* BEGIN RECORDED DATA *
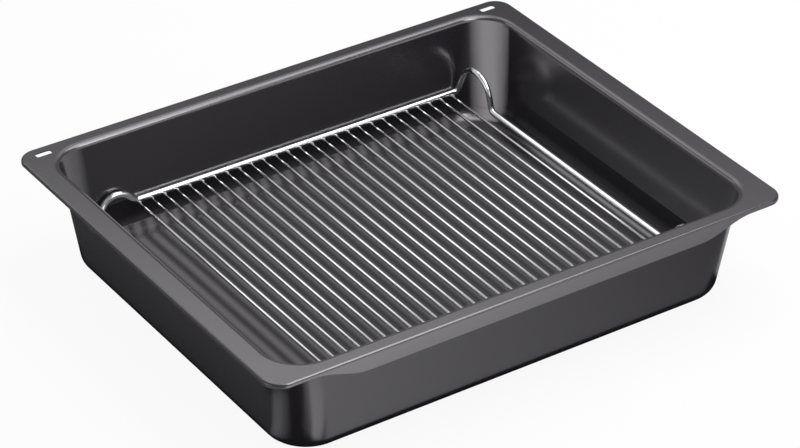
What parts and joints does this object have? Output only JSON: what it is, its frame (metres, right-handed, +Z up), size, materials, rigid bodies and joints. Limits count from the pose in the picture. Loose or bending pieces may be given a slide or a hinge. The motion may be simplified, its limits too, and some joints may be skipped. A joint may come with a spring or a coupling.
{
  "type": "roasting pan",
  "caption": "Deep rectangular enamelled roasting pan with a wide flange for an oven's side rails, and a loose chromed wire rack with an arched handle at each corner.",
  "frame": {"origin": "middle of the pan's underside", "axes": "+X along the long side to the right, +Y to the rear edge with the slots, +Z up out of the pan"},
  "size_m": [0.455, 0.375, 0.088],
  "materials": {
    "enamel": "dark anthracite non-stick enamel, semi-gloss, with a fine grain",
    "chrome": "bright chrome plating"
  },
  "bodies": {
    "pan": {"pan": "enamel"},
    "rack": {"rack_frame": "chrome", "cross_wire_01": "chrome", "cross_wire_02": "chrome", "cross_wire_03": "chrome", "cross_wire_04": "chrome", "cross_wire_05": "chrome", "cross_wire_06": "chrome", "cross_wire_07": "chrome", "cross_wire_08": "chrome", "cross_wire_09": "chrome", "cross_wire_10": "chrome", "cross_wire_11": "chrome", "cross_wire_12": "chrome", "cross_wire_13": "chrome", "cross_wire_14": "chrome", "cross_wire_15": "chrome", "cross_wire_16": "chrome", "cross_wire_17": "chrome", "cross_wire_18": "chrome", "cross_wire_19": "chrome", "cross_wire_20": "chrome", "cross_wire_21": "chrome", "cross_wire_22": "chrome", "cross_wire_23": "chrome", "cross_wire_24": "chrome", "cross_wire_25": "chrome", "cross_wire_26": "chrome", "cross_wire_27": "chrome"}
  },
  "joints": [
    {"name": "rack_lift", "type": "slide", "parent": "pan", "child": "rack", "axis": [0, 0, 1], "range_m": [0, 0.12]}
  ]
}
* END RECORDED DATA *
* BEGIN RECORDED DATA *
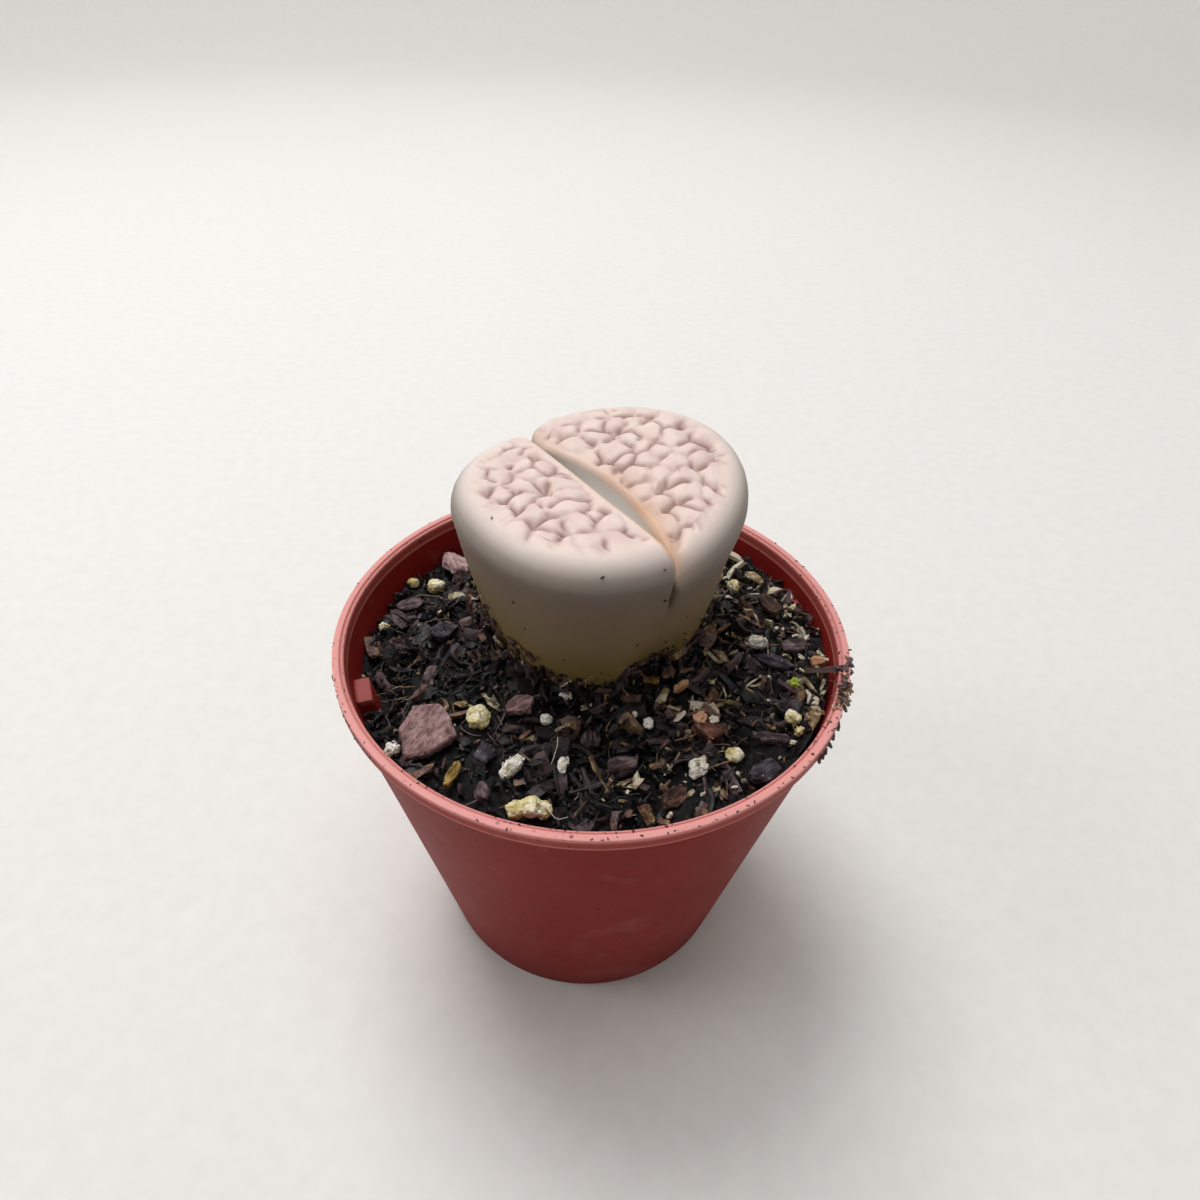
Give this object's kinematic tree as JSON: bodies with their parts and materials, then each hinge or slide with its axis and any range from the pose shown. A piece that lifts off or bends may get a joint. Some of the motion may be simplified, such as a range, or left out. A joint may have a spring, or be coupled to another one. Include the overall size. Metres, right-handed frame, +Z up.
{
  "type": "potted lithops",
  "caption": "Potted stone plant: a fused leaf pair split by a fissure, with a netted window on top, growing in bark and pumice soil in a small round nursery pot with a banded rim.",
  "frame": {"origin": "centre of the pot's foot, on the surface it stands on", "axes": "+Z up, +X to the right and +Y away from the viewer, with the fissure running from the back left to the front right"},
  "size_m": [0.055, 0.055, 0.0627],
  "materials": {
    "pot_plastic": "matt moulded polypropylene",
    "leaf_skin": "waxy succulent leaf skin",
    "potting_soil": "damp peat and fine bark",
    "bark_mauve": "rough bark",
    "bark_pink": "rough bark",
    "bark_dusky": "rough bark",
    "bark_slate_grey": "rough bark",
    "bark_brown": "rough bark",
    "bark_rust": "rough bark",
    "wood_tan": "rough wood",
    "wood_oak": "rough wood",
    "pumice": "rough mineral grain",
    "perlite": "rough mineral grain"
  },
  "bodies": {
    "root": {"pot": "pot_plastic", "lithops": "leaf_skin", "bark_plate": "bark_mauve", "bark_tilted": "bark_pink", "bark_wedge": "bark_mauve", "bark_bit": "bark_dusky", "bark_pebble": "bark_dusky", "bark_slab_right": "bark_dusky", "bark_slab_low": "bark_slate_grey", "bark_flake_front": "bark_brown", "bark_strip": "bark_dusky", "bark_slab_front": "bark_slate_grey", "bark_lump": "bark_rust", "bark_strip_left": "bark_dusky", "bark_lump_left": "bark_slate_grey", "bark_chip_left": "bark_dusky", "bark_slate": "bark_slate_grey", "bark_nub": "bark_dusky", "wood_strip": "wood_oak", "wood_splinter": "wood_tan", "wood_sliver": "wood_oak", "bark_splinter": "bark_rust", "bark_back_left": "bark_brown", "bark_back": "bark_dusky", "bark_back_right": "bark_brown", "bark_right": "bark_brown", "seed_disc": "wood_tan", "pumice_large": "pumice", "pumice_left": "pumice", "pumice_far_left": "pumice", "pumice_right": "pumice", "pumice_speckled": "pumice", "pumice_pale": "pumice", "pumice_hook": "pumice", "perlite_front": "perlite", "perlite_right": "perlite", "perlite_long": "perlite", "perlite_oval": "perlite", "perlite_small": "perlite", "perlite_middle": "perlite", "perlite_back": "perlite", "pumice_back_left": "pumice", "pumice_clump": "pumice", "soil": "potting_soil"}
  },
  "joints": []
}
* END RECORDED DATA *
SHORT PROBLEM:
Find all lines holding the string "pose" and copy them.

SOLUTION BELOW:
What parts and joints does this object have? Output only JSON: what it is, its frame (metres, right-handed, +Z up), size, materials, rigid bodies and joints. Limits count from the pose in the picture. Loose or bending pieces may be given a slide or a hinge. The motion may be simplified, its limits too, and some joints may be skipped. A joint may come with a spring or a coupling.
Give this object's kinematic tree as JSON: bodies with their parts and materials, then each hinge or slide with its axis and any range from the pose shown. A piece that lifts off or bends may get a joint. Some of the motion may be simplified, such as a range, or left out. A joint may have a spring, or be coupled to another one. Include the overall size. Metres, right-handed frame, +Z up.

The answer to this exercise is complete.